Perhaps the best example of eating for a mitzvah, Erev Yom Kippur is the triple word score of eating l’Sheim Shamayim!

Every lick of a lolly, bite of banana and sip of coffee should be preceded by a hineni muchan u’mezuman with a fervor typically reserved for “Baruch Shepatrani.” The opposite of “eat and be merry for tomorrow we die,” we eat, drink and are mesamei’ach, so that tomorrow we may fast.

Just make sure not to lose focus... there can be a downside to  eating a kielbasa wrapped in dough, deep fried, dusted with sugar, covered in syrup and topped with fried onions. Or so I’m told.

3. Motzaei Pesach

All of Am Yisrael lines up — men, women, and children. Excitement fills the air and shouts of joy and jubilation enhance the anticipation of a nation. Slowly the line inches forward, one by one, until suddenly the sea of humanity parts! You’re at the front! Without a moment’s hesitation, seizing the moment, you lift your voice and shout, “TWO PIES, TWO LARGE FRIES!”

You return to the tumultuous home a conquering hero, having braved the Motzaei Pesach pizza pandemonium and emerged victorious with the spoils of chometz to share. A gutten zimmer.

4. Post-Purim

The sun dawns on a house of discarded costumes, half full (half empty?) bottles of wine, and thousands of random food items, once carefully thematically arranged by friends and neighbors, now jumbled together in cardboard boxes and laundry baskets. As we turn our focus from Purim to Pesach, the mitzvah of tashbisu looms larger than life, and the race begins! The timer is ticking as baked goods, candies, chocolates, and wafer rolls are waiting to be consumed, and the cleaning help is politely refusing the 475 half boxes of pasta from the pantry. Ingenuity abounds as we create masterpieces of chometz from multiple packages of unidentifiable foods, braving the wrath of children for the sake of avoiding bal tashchis.

“But you love Mommy’s chocolate pasta cake, Avrumi! It’s even better than my non-dairy veggie-burger muffin!”

The mitzvah of post-Purim food consumption is not a sprint, but rather a battle of endurance and wits, with special recognition going to whomever has a contact at the local kollel coffee room.

5. Today, and Every Day

The diets abound. Intermittent fasting. South Beach and Atkins, Optavia, Keto, Paleo, and Kollel.

(My daily approach to weight loss is seldom about burning more calories and is laser focused on frantically avoiding the insides of bagels).

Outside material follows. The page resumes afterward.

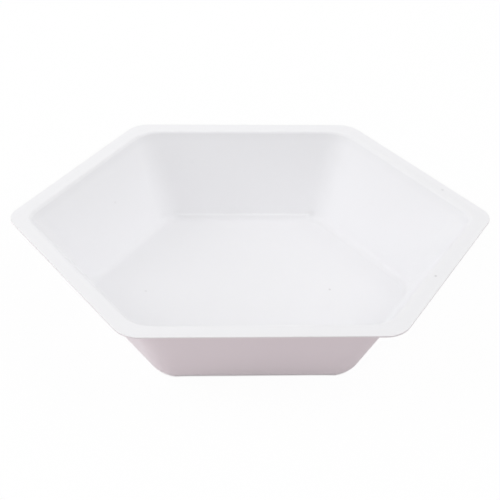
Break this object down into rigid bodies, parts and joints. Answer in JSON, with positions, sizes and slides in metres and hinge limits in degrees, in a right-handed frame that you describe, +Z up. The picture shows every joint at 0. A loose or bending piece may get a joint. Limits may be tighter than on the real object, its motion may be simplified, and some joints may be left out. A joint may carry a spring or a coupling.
{
  "type": "weighing boat",
  "caption": "Shallow white plastic weighing boat with a hexagonal plan, rounded corners, sloping walls, a flat floor and a narrow flat flange round its open top.",
  "frame": {"origin": "centre of the floor's underside, which is the bottom centre of the bounding box", "axes": "+X runs from tip to tip, +Y runs across the two long sides, +Z is up, out of the open top"},
  "size_m": [0.092, 0.067, 0.019],
  "materials": {
    "sheet": "smooth satin white, as formed"
  },
  "bodies": {
    "root": {"weighing_boat": "sheet"}
  },
  "joints": []
}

Whatever diet you may or may not be trying, this Yom Tov, as we concentrate on Kabbalas HaTorah and reinvigorating the mitzvah of kashrus, don’t forget that our unique ability to elevate our food — with our kosher diet — is part of the gift Hashem gave us on Shavuos. So raise an iced Frappuccino in honor of yourself — for still keeping The Kosher Diet, after all these thousands of years, just as it was gifted to us originally. Chag samei’ach.